Inattention to God’s covenant and His miraculous works results in mutiny during difficult times (verses 8-11). If we do not as a church, emphasize knowing the Scriptures, specifically memorization, what might happen to the new generation?
Confidence in God and obedience to His Word will be lacking. In these four verses, we have a synopsis of the rebellion of Israel at Kadesh-Barnea. It was time for Israel to invade and possess the Promised Land after over a year of seeing the confirming works of God in Egypt, at the Red Sea, in the wilderness, and at Mount Sinai. They had seen the works of God but because of their unbelieving hearts, they feared the enemy more than they feared God and rebelled against His command to possess the Promised Land. As big a mistake as their complaining about lack of water and food and as big a mistake as the golden calf was, this was the test to see if they had learned their lesson and they failed because they did not put their hope in God, they did not find their strength and confidence in Him but rather looked at themselves and saw their weakness and rather than turning to God, they rebelled against Him.

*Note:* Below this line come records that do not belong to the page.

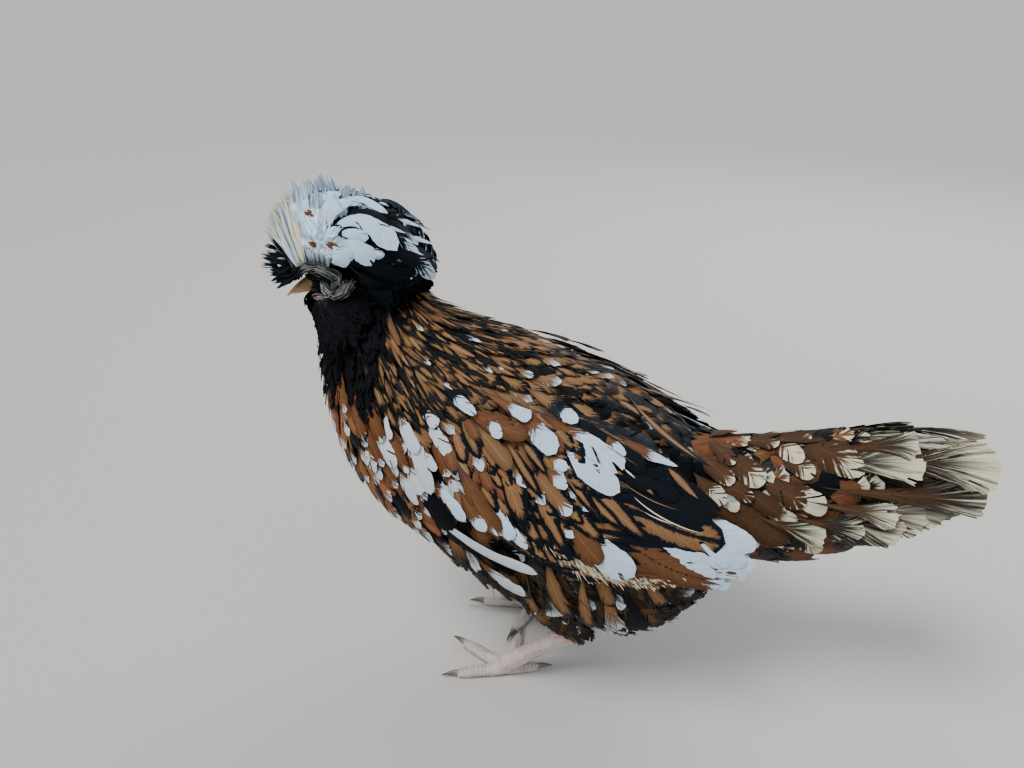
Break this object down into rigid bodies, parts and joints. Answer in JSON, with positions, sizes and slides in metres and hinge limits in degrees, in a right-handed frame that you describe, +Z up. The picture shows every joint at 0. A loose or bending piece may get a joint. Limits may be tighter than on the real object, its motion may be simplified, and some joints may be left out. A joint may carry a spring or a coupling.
{
  "type": "polish crested hen",
  "caption": "Life-size standing hen of a bearded, crested breed, head up and body sloping down to a closed tail.",
  "frame": {"origin": "on the floor, below the middle of the model's box", "axes": "+X from head to tail, +Y to her right, +Z up"},
  "size_m": [0.474, 0.1856, 0.3554],
  "materials": {
    "eye": "wet, glossy",
    "bill": "horn, satin",
    "claw": "horn, satin",
    "leg_scales": "dry scales, satin",
    "crest_feathers": "soft feathers, white and black",
    "face_feathers": "short soft black feathers",
    "face_skin": "bare skin under feathers",
    "hackle_feathers": "narrow buff feathers with black centres",
    "wing_feathers": "smooth brown, black and white feathers",
    "tail_feathers": "smooth brown feathers with white ends",
    "fluff": "loose grey-black down",
    "body_feathers": "mahogany and buff feathers, black and white marks"
  },
  "bodies": {
    "root": {"torso": "body_feathers", "neck": "hackle_feathers", "head": "face_skin", "bill_upper": "bill", "bill_lower": "bill", "crest": "crest_feathers", "beard": "face_feathers", "tail": "tail_feathers", "eye_left": "eye", "muff_left": "face_feathers", "wing_left": "wing_feathers", "thigh_left": "fluff", "shank_left": "leg_scales", "foot_left": "leg_scales", "claw_left_1": "claw", "claw_left_2": "claw", "claw_left_3": "claw", "claw_left_4": "claw", "eye_right": "eye", "muff_right": "face_feathers", "wing_right": "wing_feathers", "thigh_right": "fluff", "shank_right": "leg_scales", "foot_right": "leg_scales", "claw_right_1": "claw", "claw_right_2": "claw", "claw_right_3": "claw", "claw_right_4": "claw"}
  },
  "joints": []
}
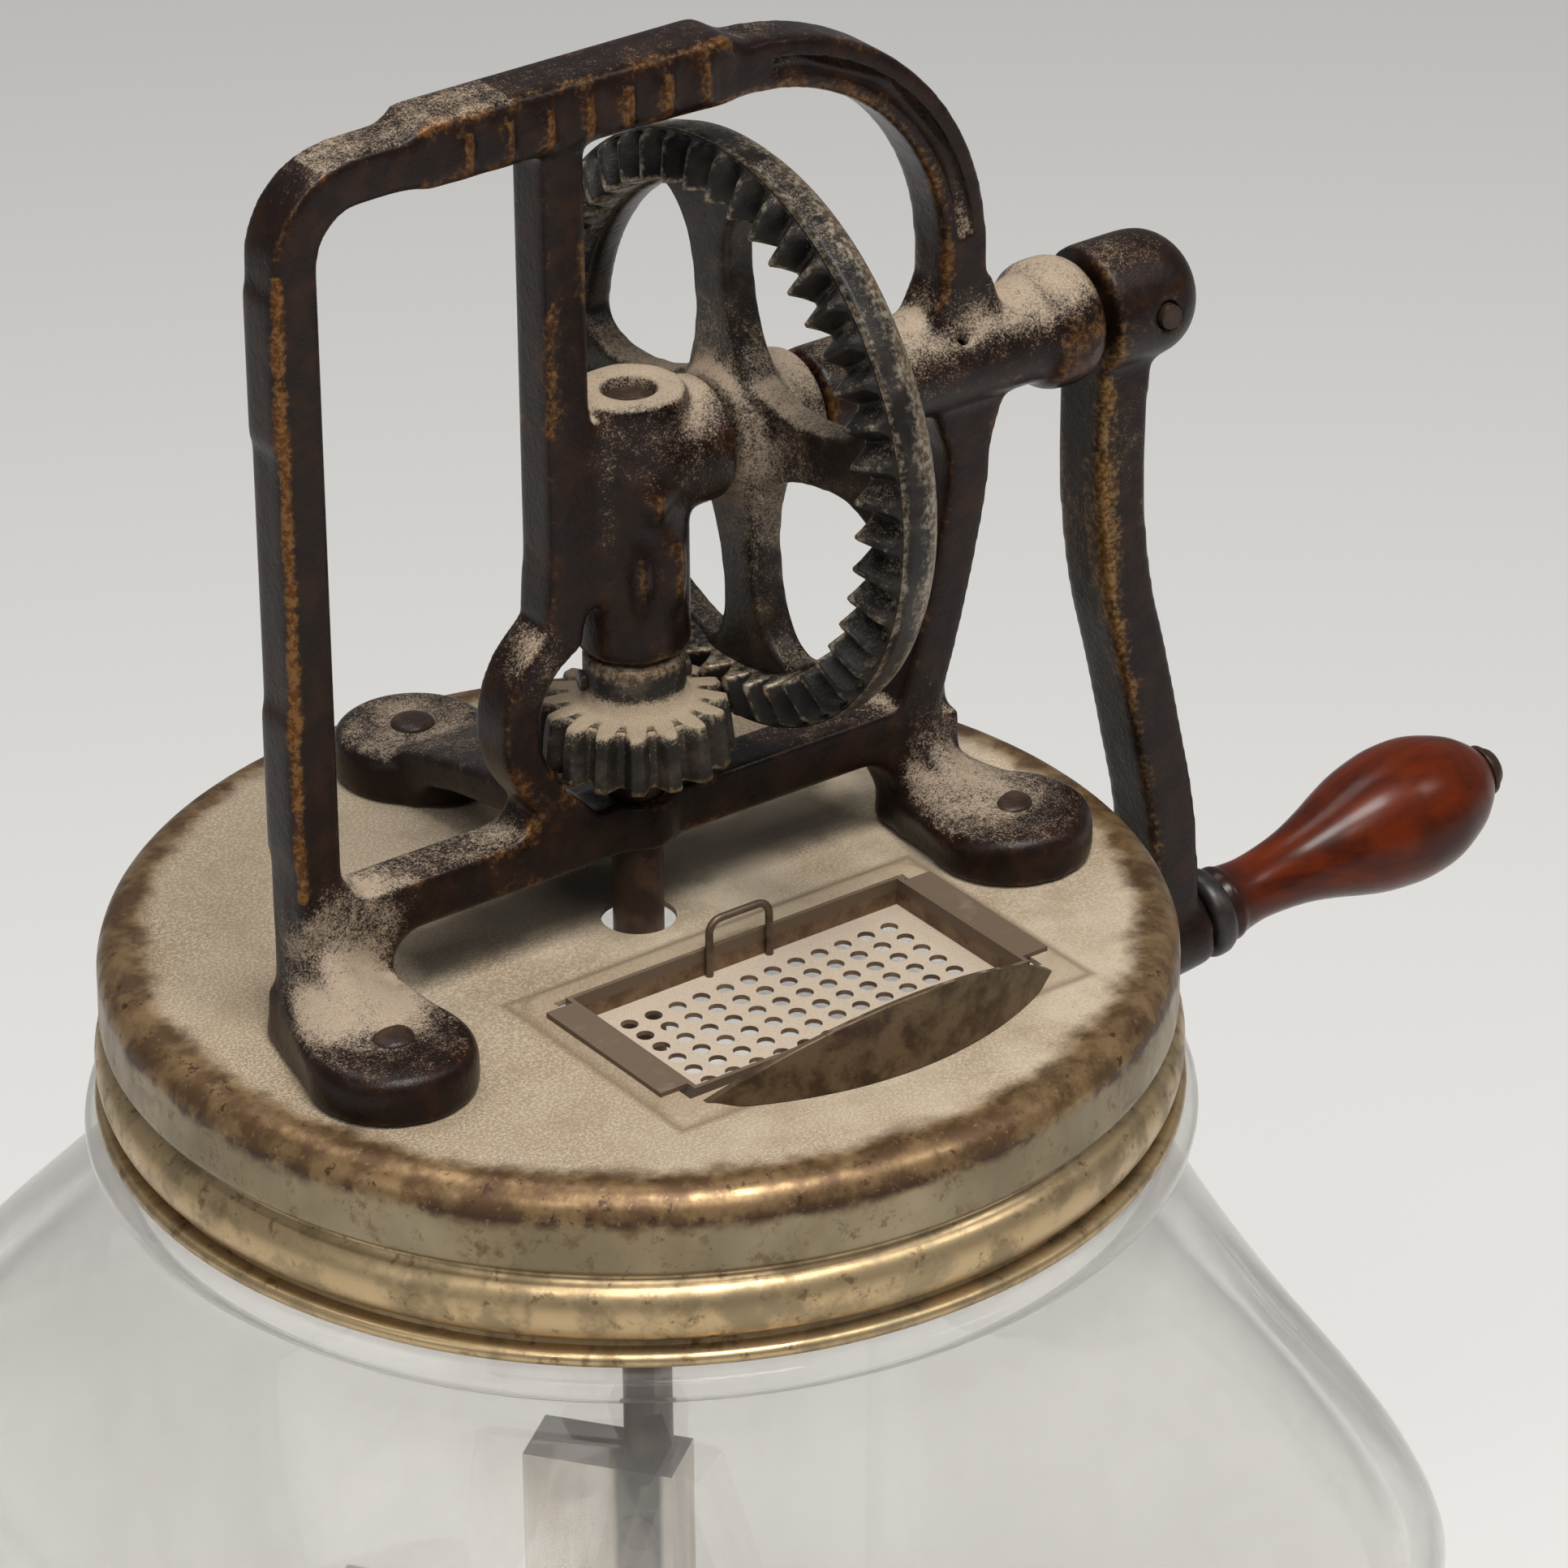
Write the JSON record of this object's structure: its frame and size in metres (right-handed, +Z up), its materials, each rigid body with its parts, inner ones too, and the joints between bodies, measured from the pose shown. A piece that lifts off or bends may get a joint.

They mutinied. God’s chosen people refused to submit to His will. They refused to keep the covenant He established for them. They forgot His works. The point here is not if you memorize Scripture, you will never sin, you will never backslide, and your children will always be saved. The point is this, these people forgot what they knew. How much harder will it be for the new generation to enter into the new covenant with God if they do not know the works and words of God? It is impossible.
Why is the next generation rejecting God? They do not know His works because no one has taught them who Jesus is and what He has done. We as parents and we as a church are responsible to teach them. We need every tool we can muster. The confidence and strength and hope of the next generation is in how well we do our task of teaching them the truth. Join with me this summer in memorizing Scripture and teaching the new generation and new believers the new covenant and the confirming works of that covenant.